--- start of DATA ---

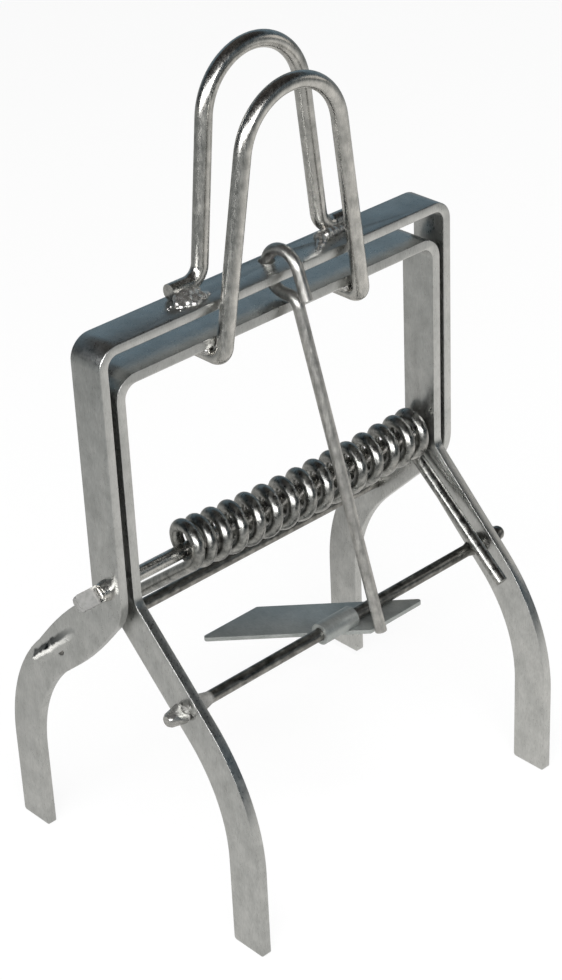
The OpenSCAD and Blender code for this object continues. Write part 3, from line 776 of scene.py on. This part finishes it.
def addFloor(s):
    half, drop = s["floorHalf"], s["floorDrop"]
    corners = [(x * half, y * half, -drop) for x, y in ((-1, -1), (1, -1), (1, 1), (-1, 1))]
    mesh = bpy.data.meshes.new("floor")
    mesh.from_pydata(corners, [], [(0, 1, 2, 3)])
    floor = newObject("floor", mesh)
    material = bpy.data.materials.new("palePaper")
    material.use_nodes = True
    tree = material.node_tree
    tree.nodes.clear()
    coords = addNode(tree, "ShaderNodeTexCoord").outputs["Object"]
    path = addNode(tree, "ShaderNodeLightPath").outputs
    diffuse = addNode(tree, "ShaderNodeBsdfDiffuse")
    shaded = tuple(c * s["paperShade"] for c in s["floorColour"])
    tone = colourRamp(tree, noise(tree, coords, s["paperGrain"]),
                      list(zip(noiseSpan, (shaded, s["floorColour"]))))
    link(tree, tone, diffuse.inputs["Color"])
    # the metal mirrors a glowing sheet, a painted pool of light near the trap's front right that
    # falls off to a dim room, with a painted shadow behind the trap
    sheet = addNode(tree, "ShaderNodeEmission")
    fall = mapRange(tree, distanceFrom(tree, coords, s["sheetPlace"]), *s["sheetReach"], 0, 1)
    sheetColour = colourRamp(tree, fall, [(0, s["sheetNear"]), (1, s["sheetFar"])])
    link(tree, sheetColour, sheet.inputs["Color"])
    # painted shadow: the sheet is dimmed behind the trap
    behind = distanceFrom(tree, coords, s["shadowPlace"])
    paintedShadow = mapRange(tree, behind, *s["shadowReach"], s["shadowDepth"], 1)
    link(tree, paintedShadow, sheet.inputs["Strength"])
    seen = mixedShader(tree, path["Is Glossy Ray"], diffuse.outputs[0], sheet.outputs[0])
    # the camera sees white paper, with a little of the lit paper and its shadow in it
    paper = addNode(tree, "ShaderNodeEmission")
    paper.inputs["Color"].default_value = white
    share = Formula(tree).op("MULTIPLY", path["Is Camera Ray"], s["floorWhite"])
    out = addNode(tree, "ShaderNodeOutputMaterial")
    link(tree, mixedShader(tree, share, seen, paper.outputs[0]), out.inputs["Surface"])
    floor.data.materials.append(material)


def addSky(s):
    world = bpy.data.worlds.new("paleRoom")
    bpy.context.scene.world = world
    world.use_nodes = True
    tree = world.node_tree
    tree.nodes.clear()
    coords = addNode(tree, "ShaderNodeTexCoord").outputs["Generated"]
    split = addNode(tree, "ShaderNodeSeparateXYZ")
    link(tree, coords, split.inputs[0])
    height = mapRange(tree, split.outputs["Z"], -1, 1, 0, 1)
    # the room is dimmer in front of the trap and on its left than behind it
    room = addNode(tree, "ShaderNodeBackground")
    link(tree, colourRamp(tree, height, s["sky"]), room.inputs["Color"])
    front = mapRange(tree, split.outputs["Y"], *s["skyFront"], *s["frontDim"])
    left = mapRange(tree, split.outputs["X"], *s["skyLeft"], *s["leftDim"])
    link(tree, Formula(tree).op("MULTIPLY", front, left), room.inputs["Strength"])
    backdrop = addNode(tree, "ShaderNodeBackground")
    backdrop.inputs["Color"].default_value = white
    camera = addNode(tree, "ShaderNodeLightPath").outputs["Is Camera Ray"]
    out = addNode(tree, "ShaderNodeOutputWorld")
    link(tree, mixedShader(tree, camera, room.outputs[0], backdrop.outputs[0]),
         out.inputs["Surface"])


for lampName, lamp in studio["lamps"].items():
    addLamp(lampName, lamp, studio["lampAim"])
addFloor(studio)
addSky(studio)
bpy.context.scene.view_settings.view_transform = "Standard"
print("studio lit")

--- end of DATA ---

▶ _WHAT NEEDS TO BE DONE_
Copy out the material above in its entirety. Every detail must match.

▶ _FINAL RESULT_
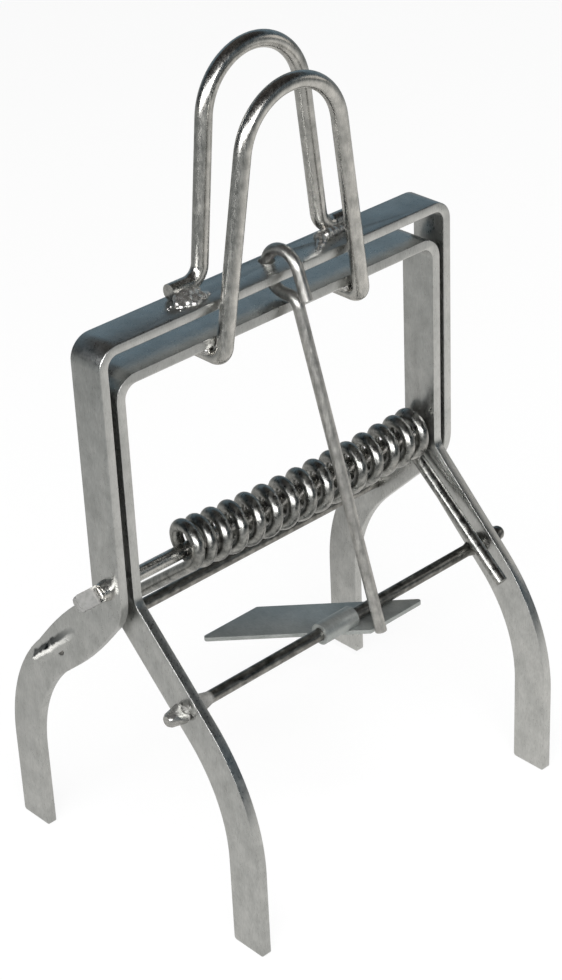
The OpenSCAD and Blender code for this object continues. Write part 3, from line 776 of scene.py on. This part finishes it.
def addFloor(s):
    half, drop = s["floorHalf"], s["floorDrop"]
    corners = [(x * half, y * half, -drop) for x, y in ((-1, -1), (1, -1), (1, 1), (-1, 1))]
    mesh = bpy.data.meshes.new("floor")
    mesh.from_pydata(corners, [], [(0, 1, 2, 3)])
    floor = newObject("floor", mesh)
    material = bpy.data.materials.new("palePaper")
    material.use_nodes = True
    tree = material.node_tree
    tree.nodes.clear()
    coords = addNode(tree, "ShaderNodeTexCoord").outputs["Object"]
    path = addNode(tree, "ShaderNodeLightPath").outputs
    diffuse = addNode(tree, "ShaderNodeBsdfDiffuse")
    shaded = tuple(c * s["paperShade"] for c in s["floorColour"])
    tone = colourRamp(tree, noise(tree, coords, s["paperGrain"]),
                      list(zip(noiseSpan, (shaded, s["floorColour"]))))
    link(tree, tone, diffuse.inputs["Color"])
    # the metal mirrors a glowing sheet, a painted pool of light near the trap's front right that
    # falls off to a dim room, with a painted shadow behind the trap
    sheet = addNode(tree, "ShaderNodeEmission")
    fall = mapRange(tree, distanceFrom(tree, coords, s["sheetPlace"]), *s["sheetReach"], 0, 1)
    sheetColour = colourRamp(tree, fall, [(0, s["sheetNear"]), (1, s["sheetFar"])])
    link(tree, sheetColour, sheet.inputs["Color"])
    # painted shadow: the sheet is dimmed behind the trap
    behind = distanceFrom(tree, coords, s["shadowPlace"])
    paintedShadow = mapRange(tree, behind, *s["shadowReach"], s["shadowDepth"], 1)
    link(tree, paintedShadow, sheet.inputs["Strength"])
    seen = mixedShader(tree, path["Is Glossy Ray"], diffuse.outputs[0], sheet.outputs[0])
    # the camera sees white paper, with a little of the lit paper and its shadow in it
    paper = addNode(tree, "ShaderNodeEmission")
    paper.inputs["Color"].default_value = white
    share = Formula(tree).op("MULTIPLY", path["Is Camera Ray"], s["floorWhite"])
    out = addNode(tree, "ShaderNodeOutputMaterial")
    link(tree, mixedShader(tree, share, seen, paper.outputs[0]), out.inputs["Surface"])
    floor.data.materials.append(material)


def addSky(s):
    world = bpy.data.worlds.new("paleRoom")
    bpy.context.scene.world = world
    world.use_nodes = True
    tree = world.node_tree
    tree.nodes.clear()
    coords = addNode(tree, "ShaderNodeTexCoord").outputs["Generated"]
    split = addNode(tree, "ShaderNodeSeparateXYZ")
    link(tree, coords, split.inputs[0])
    height = mapRange(tree, split.outputs["Z"], -1, 1, 0, 1)
    # the room is dimmer in front of the trap and on its left than behind it
    room = addNode(tree, "ShaderNodeBackground")
    link(tree, colourRamp(tree, height, s["sky"]), room.inputs["Color"])
    front = mapRange(tree, split.outputs["Y"], *s["skyFront"], *s["frontDim"])
    left = mapRange(tree, split.outputs["X"], *s["skyLeft"], *s["leftDim"])
    link(tree, Formula(tree).op("MULTIPLY", front, left), room.inputs["Strength"])
    backdrop = addNode(tree, "ShaderNodeBackground")
    backdrop.inputs["Color"].default_value = white
    camera = addNode(tree, "ShaderNodeLightPath").outputs["Is Camera Ray"]
    out = addNode(tree, "ShaderNodeOutputWorld")
    link(tree, mixedShader(tree, camera, room.outputs[0], backdrop.outputs[0]),
         out.inputs["Surface"])


for lampName, lamp in studio["lamps"].items():
    addLamp(lampName, lamp, studio["lampAim"])
addFloor(studio)
addSky(studio)
bpy.context.scene.view_settings.view_transform = "Standard"
print("studio lit")